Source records
---
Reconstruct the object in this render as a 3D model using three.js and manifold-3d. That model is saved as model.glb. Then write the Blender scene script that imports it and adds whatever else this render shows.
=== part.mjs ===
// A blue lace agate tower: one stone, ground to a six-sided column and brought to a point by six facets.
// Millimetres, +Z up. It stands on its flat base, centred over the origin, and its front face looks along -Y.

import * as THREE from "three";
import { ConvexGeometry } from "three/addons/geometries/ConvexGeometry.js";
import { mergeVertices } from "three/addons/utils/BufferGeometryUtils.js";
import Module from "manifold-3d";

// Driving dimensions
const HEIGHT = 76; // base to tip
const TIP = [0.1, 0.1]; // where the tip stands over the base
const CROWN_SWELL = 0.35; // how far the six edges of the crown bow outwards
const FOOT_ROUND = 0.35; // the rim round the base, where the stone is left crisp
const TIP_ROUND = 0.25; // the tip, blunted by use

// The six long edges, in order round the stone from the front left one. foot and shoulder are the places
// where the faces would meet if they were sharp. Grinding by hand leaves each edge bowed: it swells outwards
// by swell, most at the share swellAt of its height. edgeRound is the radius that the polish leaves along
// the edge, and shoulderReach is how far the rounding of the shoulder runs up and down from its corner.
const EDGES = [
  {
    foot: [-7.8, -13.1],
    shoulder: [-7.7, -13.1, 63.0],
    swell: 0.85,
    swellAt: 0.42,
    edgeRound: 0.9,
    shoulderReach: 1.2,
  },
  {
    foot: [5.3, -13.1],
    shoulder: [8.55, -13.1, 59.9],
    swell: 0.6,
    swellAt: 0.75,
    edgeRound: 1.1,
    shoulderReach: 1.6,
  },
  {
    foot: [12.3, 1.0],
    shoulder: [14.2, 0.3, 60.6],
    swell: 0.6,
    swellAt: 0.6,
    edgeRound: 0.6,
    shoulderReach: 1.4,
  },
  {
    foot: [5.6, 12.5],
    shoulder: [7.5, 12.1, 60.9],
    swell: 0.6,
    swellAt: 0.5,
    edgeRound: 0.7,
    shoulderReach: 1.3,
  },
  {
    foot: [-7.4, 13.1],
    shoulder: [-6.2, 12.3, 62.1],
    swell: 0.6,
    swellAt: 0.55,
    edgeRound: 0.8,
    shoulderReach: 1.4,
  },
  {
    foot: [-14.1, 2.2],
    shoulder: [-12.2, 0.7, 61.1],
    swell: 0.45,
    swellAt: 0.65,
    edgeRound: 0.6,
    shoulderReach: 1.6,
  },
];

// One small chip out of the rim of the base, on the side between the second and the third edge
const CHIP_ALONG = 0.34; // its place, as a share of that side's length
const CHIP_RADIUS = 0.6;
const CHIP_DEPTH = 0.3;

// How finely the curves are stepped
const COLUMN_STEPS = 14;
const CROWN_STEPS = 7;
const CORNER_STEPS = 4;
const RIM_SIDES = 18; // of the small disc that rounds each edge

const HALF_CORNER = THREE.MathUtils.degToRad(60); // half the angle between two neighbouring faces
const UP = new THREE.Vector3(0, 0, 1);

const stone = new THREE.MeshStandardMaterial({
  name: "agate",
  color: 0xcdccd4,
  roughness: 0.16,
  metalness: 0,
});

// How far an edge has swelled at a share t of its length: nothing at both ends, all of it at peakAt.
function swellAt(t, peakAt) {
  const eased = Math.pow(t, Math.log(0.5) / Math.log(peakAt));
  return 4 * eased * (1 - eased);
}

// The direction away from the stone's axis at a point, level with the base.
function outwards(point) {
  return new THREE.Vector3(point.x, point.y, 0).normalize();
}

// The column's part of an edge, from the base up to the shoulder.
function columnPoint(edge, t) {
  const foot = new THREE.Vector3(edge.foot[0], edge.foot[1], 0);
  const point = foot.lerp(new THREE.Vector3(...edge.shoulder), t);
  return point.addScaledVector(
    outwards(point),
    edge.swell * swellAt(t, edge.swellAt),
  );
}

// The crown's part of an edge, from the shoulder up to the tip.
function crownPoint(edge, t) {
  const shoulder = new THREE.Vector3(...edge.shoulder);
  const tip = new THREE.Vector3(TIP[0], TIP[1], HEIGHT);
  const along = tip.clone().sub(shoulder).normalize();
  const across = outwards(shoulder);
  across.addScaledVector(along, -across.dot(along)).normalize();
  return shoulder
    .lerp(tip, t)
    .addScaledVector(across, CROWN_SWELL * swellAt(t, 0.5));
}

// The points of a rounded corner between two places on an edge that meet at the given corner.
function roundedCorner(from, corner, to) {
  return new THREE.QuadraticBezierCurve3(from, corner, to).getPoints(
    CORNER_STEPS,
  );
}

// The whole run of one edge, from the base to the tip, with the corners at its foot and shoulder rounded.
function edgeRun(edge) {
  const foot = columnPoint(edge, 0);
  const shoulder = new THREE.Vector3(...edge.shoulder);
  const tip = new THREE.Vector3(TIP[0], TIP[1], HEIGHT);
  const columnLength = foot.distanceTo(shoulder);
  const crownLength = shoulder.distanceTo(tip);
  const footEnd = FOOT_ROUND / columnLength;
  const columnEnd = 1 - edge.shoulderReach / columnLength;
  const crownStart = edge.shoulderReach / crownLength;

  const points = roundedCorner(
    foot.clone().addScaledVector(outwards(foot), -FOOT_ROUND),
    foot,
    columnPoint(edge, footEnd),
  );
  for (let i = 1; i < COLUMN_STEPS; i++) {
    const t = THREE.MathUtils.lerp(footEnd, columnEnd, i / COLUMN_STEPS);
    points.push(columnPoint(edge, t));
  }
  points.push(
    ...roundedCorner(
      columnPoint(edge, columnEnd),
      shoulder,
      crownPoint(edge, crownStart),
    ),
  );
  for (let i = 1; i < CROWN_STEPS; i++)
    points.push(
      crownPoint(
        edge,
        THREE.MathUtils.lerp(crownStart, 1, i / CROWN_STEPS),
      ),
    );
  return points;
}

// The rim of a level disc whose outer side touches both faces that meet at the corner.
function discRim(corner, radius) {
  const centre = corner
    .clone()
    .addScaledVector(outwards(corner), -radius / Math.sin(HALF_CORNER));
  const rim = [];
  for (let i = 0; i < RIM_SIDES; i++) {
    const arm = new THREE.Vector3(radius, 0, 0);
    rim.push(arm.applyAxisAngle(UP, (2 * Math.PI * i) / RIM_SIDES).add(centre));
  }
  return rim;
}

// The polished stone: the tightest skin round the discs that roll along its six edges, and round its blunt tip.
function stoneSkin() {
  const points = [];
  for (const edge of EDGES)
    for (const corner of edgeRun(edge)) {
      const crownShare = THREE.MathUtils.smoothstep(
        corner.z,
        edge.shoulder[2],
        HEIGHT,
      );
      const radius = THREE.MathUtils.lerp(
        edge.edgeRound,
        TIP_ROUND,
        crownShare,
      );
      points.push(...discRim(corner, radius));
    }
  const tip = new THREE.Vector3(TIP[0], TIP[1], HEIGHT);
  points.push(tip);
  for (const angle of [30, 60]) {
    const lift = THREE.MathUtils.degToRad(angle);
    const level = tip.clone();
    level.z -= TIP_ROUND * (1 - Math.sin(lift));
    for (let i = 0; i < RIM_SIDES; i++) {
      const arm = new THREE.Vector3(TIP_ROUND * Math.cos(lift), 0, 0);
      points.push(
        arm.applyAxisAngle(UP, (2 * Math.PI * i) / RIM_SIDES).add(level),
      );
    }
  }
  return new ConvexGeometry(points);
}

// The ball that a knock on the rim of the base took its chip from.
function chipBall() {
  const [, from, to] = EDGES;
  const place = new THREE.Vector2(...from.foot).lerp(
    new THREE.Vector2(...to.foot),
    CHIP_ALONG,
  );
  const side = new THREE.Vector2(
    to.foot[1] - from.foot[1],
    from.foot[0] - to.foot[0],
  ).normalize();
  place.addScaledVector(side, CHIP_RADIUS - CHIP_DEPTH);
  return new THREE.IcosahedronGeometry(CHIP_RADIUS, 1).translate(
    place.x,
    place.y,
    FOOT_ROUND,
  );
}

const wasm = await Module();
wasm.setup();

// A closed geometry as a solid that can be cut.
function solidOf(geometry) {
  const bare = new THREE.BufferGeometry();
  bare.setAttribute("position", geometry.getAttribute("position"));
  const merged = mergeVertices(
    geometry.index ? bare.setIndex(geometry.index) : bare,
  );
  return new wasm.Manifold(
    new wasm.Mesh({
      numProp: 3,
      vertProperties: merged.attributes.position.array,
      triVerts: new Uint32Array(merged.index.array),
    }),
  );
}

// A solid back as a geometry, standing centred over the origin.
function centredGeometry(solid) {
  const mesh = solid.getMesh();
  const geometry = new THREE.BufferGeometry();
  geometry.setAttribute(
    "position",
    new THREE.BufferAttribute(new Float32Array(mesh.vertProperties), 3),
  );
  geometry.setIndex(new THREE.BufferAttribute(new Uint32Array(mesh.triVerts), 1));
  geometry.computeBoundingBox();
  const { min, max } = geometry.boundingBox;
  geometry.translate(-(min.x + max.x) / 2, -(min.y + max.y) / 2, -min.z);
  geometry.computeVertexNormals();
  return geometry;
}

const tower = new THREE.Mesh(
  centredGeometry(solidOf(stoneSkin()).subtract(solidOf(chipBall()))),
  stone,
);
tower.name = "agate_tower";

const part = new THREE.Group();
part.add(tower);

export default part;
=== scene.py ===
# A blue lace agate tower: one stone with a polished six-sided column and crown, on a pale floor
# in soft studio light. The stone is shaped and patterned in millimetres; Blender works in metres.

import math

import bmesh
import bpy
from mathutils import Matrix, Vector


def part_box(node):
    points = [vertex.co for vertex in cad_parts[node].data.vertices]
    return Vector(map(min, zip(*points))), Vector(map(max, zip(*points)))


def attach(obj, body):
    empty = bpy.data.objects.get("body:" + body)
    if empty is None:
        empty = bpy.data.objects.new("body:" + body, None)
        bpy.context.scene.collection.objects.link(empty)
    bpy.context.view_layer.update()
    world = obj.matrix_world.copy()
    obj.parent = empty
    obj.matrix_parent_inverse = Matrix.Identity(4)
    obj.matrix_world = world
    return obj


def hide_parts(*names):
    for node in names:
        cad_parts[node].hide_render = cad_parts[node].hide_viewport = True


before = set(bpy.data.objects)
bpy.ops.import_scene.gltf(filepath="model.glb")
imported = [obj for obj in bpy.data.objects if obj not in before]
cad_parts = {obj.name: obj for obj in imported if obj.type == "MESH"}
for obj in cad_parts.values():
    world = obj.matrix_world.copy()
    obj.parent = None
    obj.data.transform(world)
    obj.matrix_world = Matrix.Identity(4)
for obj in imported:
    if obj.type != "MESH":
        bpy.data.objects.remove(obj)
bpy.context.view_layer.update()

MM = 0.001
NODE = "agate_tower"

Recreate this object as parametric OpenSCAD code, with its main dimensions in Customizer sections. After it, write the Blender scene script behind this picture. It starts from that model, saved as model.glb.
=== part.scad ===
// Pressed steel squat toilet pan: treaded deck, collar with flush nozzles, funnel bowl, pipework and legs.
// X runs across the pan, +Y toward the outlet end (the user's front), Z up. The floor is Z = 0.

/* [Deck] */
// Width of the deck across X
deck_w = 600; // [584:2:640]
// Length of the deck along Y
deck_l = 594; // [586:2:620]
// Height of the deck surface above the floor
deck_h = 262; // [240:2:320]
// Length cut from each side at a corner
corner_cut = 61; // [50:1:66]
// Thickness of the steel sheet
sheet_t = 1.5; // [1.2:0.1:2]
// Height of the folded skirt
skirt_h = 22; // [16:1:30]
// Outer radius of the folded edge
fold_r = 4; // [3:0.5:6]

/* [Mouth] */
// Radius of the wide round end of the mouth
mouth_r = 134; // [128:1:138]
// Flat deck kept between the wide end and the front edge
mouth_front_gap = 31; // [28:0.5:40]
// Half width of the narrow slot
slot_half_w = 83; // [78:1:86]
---
> Stated problem:
Copy out precisely the lines from the line with "const tower = new" to the line with "for node in" in the material above, including those two lines and omitting all the rest.

> Result of the task:
const tower = new THREE.Mesh(
  centredGeometry(solidOf(stoneSkin()).subtract(solidOf(chipBall()))),
  stone,
);
tower.name = "agate_tower";

const part = new THREE.Group();
part.add(tower);

export default part;
=== scene.py ===
# A blue lace agate tower: one stone with a polished six-sided column and crown, on a pale floor
# in soft studio light. The stone is shaped and patterned in millimetres; Blender works in metres.

import math

import bmesh
import bpy
from mathutils import Matrix, Vector


def part_box(node):
    points = [vertex.co for vertex in cad_parts[node].data.vertices]
    return Vector(map(min, zip(*points))), Vector(map(max, zip(*points)))


def attach(obj, body):
    empty = bpy.data.objects.get("body:" + body)
    if empty is None:
        empty = bpy.data.objects.new("body:" + body, None)
        bpy.context.scene.collection.objects.link(empty)
    bpy.context.view_layer.update()
    world = obj.matrix_world.copy()
    obj.parent = empty
    obj.matrix_parent_inverse = Matrix.Identity(4)
    obj.matrix_world = world
    return obj


def hide_parts(*names):
    for node in names:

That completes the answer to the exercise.